The 20-meter passageway links the chambers and offices and floats above the main lobby area of City Hall, which was designed by Bohlin, Cywinski, Jackson in association with Basetti Architects, both of Seattle. The floor of the bridge was always conceived as being in blue glass, as a visual association with Puget Sound.

“This bar of captured light, floating through the lobby, silhouettes and presents the activities and movements of the people within the building to the city passers-by below,” said Carpenter. While light penetrates its surface, people or objects on the bridge are seen only as shadows by anyone standing below.

James O'Callaghan, senior associate at structural engineering firm Dewhurst Macfarlane and Partners of London and New York, said that the structural interlayer allowed laminating metallic inserts into glass panels, opening up many possibilities in terms of concealed fixtures. Weaving the interlayer into the blue glass bridge eliminated the need for cumbersome fixtures, he said.

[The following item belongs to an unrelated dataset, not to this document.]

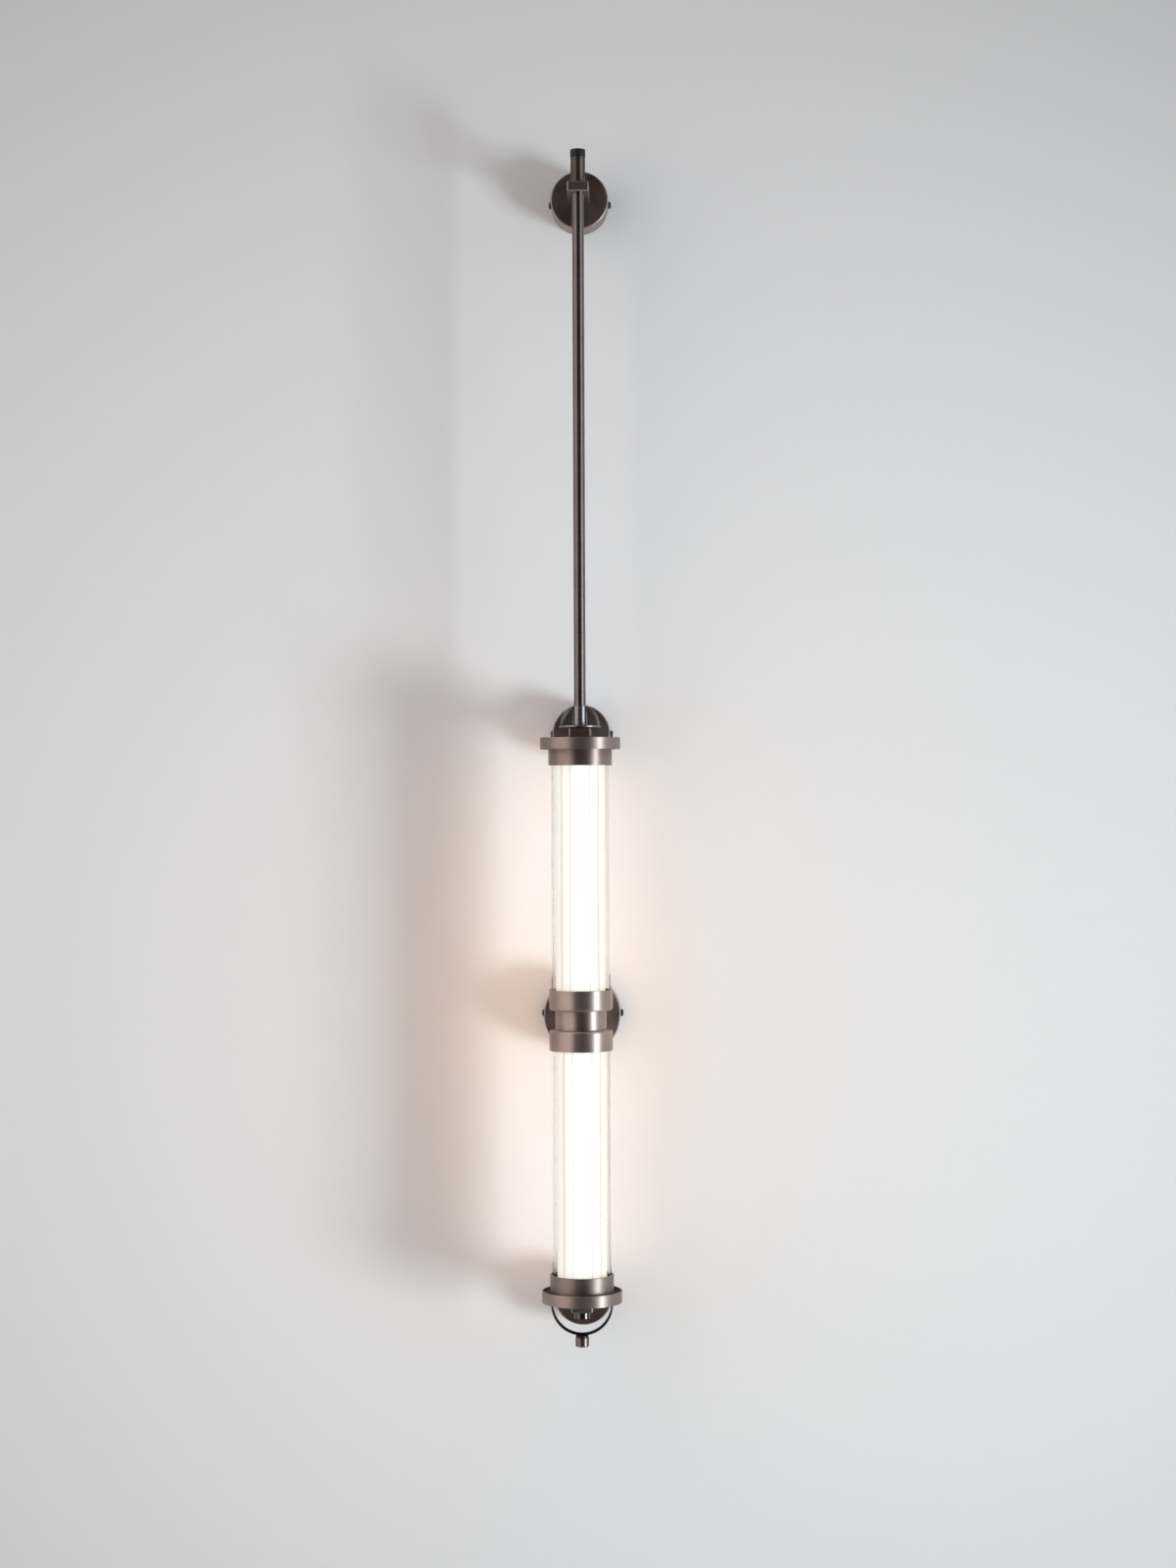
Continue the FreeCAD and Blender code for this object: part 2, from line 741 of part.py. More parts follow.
def middle_nodes():
    """The large middle rose, what is in it and the pieces around the sleeve."""
    return {
        "middle_wall_bracket": make_middle_bracket(),
        "middle_rose": make_rose(middle_rose_radius, 0, nipple_radius + screw_fit, (0,)),
        "middle_rose_screws": make_rose_screws(middle_rose_radius, 0),
        "middle_arm": make_middle_arm(),
        "middle_nipple": make_nipple(),
        "middle_nipple_nuts": make_nipple_nuts(),
        "middle_sleeve": make_sleeve(),
        "driver": make_driver(),
        "terminal_block": make_terminal_block(),
    }


def tube_nodes():
    """The cups, tubes, seals and light sources of the upper and the lower half."""
    makers = {
        "band": make_band,
        "collar": make_collar,
        "ring": make_ring,
        "diffuser": make_diffuser,
        "gaskets": make_gaskets,
        "led_core": make_core,
        "led_strips": make_strips,
    }
    nodes = {}
    for name, make in makers.items():
        piece = make()
        nodes["upper_" + name] = piece
        nodes["lower_" + name] = mirrored(piece)
    nodes["upper_glass"] = make_glass()
    nodes["lower_glass"] = make_lower_glass()
    lead_end = sleeve_top + band_floor + strip_end_gap + lead_on_strip
    nodes["upper_lead"] = make_lead(lead_offset, lead_end)
    nodes["lower_lead"] = make_lead(-lead_offset, -lead_end)
    return nodes


def stem_nodes():
    """What stands on the upper arm, up to the cap at the very top."""
    return {
        "arch_plate": make_arch_plate(),
        "arch_ribs": make_arch_ribs(),
        "stem_coupler": make_coupler(),
        "stem": make_stem(),
        "top_arm": make_top_arm(),
        "top_grub_screw": make_grub_screw(),
        "top_sleeve": make_top_sleeve(),
        "top_end_cap": make_end_cap(),
    }


def hoop_nodes():
    """What hangs under the lower ring."""
    return {
        "hoop_lugs": make_hoop_lugs(),
        "hoop_pins": make_hoop_pins(),
        "hoop": make_hoop(),
        "finial_washer": make_finial_washer(),
        "finial": make_finial(),
    }


def all_nodes():
    nodes = {}
    nodes.update(rose_nodes("top", top_arm_height))
    nodes.update(rose_nodes("upper", end_arm_height))
    nodes.update(rose_nodes("lower", -end_arm_height))
    nodes.update(middle_nodes())
    nodes.update(tube_nodes())
    nodes.update(stem_nodes())
    nodes.update(hoop_nodes())
    nodes["upper_arm"] = make_arm(end_arm_height, tie_rod_hole_radius)
    nodes["lower_arm"] = make_arm(-end_arm_height, tie_rod_hole_radius)
    nodes["tie_rod"] = make_tie_rod()
    nodes["lower_nut"] = make_lower_nut()
    return nodes


os.makedirs("parts", exist_ok=True)
for node_name, shape in all_nodes().items():
    shape.exportStep("parts/" + node_name + ".step")
    print(node_name, len(shape.Solids), shape.isValid(), round(shape.Volume, 1))
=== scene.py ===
import math

import bmesh
import bpy
from mathutils import Matrix, Vector


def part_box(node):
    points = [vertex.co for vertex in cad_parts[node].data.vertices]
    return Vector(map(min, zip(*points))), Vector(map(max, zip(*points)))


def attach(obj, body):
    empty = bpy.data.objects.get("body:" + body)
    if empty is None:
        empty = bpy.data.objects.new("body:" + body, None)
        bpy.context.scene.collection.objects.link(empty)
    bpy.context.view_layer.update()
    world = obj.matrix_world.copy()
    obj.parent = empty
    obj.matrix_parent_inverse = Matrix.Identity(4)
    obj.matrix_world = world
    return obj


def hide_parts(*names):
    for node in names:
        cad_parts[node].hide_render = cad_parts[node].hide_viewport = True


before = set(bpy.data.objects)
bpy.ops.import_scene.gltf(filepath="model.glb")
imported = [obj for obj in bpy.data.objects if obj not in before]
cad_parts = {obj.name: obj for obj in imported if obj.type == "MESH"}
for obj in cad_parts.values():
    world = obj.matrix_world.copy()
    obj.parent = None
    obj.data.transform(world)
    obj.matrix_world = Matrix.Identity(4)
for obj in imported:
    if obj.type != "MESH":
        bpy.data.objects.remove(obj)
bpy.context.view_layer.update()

# Metres, in the frame's axes: +Z up, +Y into the wall, -Y towards the room
MM = 0.001
RIGHT = Vector((1, 0, 0))
ROOM = Vector((0, -1, 0))
UP = Vector((0, 0, 1))

# Camera, as the photograph was taken
camera_place = Vector((0.063, -3.098, 0.2405))
camera_tilt = math.radians(90)           # up from straight down
camera_turn = math.radians(1.05)         # to the left of straight at the wall
camera_roll = math.radians(-0.22)
camera_lens = 67.5                       # mm
camera_sensor = 36.0                     # mm, along the long side of the picture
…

The structure of the bridge owes its integrity entirely to the action of the glass floor and its interaction with the glass guardrail. The glass floor spans seven feet between two stainless steel rails, which in turn are supported by hangers on either side. Visibility from the leaning plate side of the bridge was maximized by the subtle spacing of the hangers at every 10 feet on center. The five-feet-wide glass panels have an intermediate support via the laminated glass guardrail acting as a beam between the hanger rods. The floor panels are interlocked to one another using the continuity of the stainless steel rails and the laminated aluminum channels set in the floor glass.

“The interrelationship between the glass panels is critical for lateral, seismic and gravitational loading cases,” O’Callaghan said. “Clearly, with this level of reliance and the very public location of the structure, redundancy in the panels is a vital design feature.”

Carpenter also worked with an advanced polymer or structural interlayer in creating dome ceilings over a courtroom and atrium in the new federal courthouse in Phoenix by architect Richard Meier of Richard Meier and Partners. The courtroom won the National Design Award for 1999, and Carpenter won a design excellence award from the General Services Administration as well.

The ceilings act as a lens serving both structural and light purposes. “It gathers and redeems daylight and redistributes it throughout the building,” Carpenter said. The laminated glass ceiling also serves an acoustic future. Sound is distributed evenly under the dish-shaped ceiling, whereas traditional dome-shaped atria tend to carry sound away.

The lowest layer of the lens is hanging purely by its adhesion to the structural interlayer, which continues out beyond trapezoidal glass panes to form tabs for drilling. These are used as structural members to support the roof and act as buffers in the case of seismic loading, fulfilling safety requirements for overhead glazing and the sense of openness that Meier sought.

“We wanted to introduce some ‘softness’ into the system and a corner tab fixing detail allowed us to do just that,” said Matt King of the structural engineering firm Ove Arup, part of the courthouse team. “Instead of rigidly joining the pieces of glass together, the tabs will ‘give’ in the event of an earthquake – they quite literally act as shock absorbers.”